Ranga Mantapa is another highlight of the entire campus. I was fascinated by the musical pillars (56 in total) that are known as SAREGAMA pillars. It emanates the music when tapped gently!
Matanga Hill, Hampi sunset point
Matanga Hill is the most talked about place in Hampi, you can experience an astonishing sunset and an aerial view of the entire city from the hilltop. Unfortunately, I couldn’t go there as the last ferry to hippie island is at 5:30 pm and I couldn’t afford to miss it. Otherwise, I had to take auto that would have charged around 1500 bucks to drop me to another side of the river!
The Hampi island side has a lazy and soothing vibe. You can easily spend several days there, laze around in your shack or just indulge in endless conversations with strangers at the cafes. Hampi has a vibe that is hard to resist and where even strangers look like friends.
Hampi Itinerary: Day 2
So for the next day, I rented a scooter. The other side of the river has its charm of own, I ride through the lush green paddy fields in the backdrop of mountains and trees and headed towards Anjaneya Hill.
The ancient town of Kishkindha, which is mentioned in Ramayana is the present town of Anegudi, about 5 km from Hampi. That is why Hampi is known as The Monkey Kingdom.
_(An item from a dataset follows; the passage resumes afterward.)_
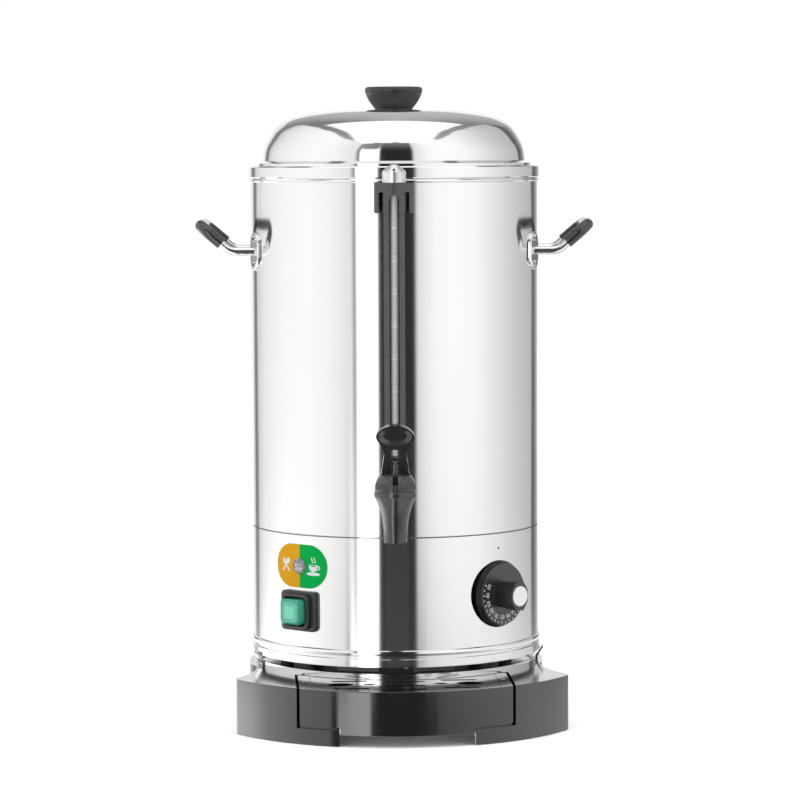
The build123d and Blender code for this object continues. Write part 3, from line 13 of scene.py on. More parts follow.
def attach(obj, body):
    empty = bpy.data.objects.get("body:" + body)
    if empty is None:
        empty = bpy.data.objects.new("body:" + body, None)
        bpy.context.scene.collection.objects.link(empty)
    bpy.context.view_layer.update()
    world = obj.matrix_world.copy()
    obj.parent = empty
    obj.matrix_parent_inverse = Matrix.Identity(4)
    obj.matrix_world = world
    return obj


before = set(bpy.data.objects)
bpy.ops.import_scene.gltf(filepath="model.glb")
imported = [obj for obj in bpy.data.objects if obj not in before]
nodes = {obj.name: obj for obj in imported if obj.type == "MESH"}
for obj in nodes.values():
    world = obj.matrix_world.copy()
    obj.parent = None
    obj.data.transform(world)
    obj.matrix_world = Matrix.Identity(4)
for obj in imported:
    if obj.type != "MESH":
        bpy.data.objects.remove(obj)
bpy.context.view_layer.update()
MM = 0.001

# ---------------------------------------------------------------- places on the object, in mm and degrees

WALL_R = 130.0                      # outside of the two shells
SEAM_Z = 174.0                      # groove between the two shells: its level, half height and floor
SEAM_HALF = 0.8
SEAM_FLOOR_R = 129.6
DECK_LEVEL = 48.0                   # top of the base and of its grille
BASE_TURN = 3.0                     # how far the base stands turned under the urn
LAMP_AZIMUTH = -40.6
LAMP_Z = 146.2
LENS_FACE = 132.3                   # distance of the lamp lens's face from the urn's axis
LENS_R = 7.0
LABEL_SKIN_R = 130.4                # outer face of the label
BUTTON_AZIMUTH = -40.6
BUTTON_Z = 106.5
BUTTON_FACE = 144.5                 # distance of the button's face from the urn's axis
DIAL_AZIMUTH = 44.5
DIAL_Z = 120.0
DIAL_FACE = 136.3                   # distance of the dial's face from the urn's axis
DOT_Z = 160.8                       # red dot above the dial
TUBE_Y = -142.5                     # the sight tube's axis and outside
TUBE_R = 4.0
HANDLE_SCREW_R = 133.9              # faces of the handle screws, from the urn's axis
HANDLE_SCREW_HEIGHTS = (411.0, 434.0)
HANDLE_SCREW_AZIMUTHS = (72.08, 107.92, -107.92, -72.08)
TRAY_SCREW_X = 87.2                 # screws in the drawer's rim, in the base's own plan, and their faces
TRAY_SCREW_Y = -130.0
TRAY_SCREW_Z = 48.95
BASE_SCREW_R = 118.0                # screws under the base, in its own plan, and their faces
BASE_SCREW_Z = 0.7
BASE_SCREW_AZIMUTHS = (80, 150, -150, -80)
INK_T = 0.08                        # thickness of print and of the painted shade in the screw recesses

# ---------------------------------------------------------------- camera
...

Anjaneya Hill is the birthplace of Lord Hanuman. You can see the temple on the hilltop. The way to the Hilltop is quite a climb, almost 600 stairs.
But the climb was worth it definitely. The view was marvelous; coconut trees, patches of paddy field, the ruins spread across the city and the Tungabhadra River.
Spend the evening at the Tungabhadra Dam or you can take a coracle ride in the river.
I had a bus to catch from Hosapete at 6 pm. So I left the place with the hope of coming back here again and explore the places that are left to get discovered.
I would strongly recommend setting aside 3 days in Hampi to truly see the wonders of Hampi. And if you can build 4 days Hampi itinerary, that will be ideal to explore Hampi! No matter whether you want to chill in the hippie culture of the island or get amazed by the history and captivating architecture of the city as Hampi has a lot to offer.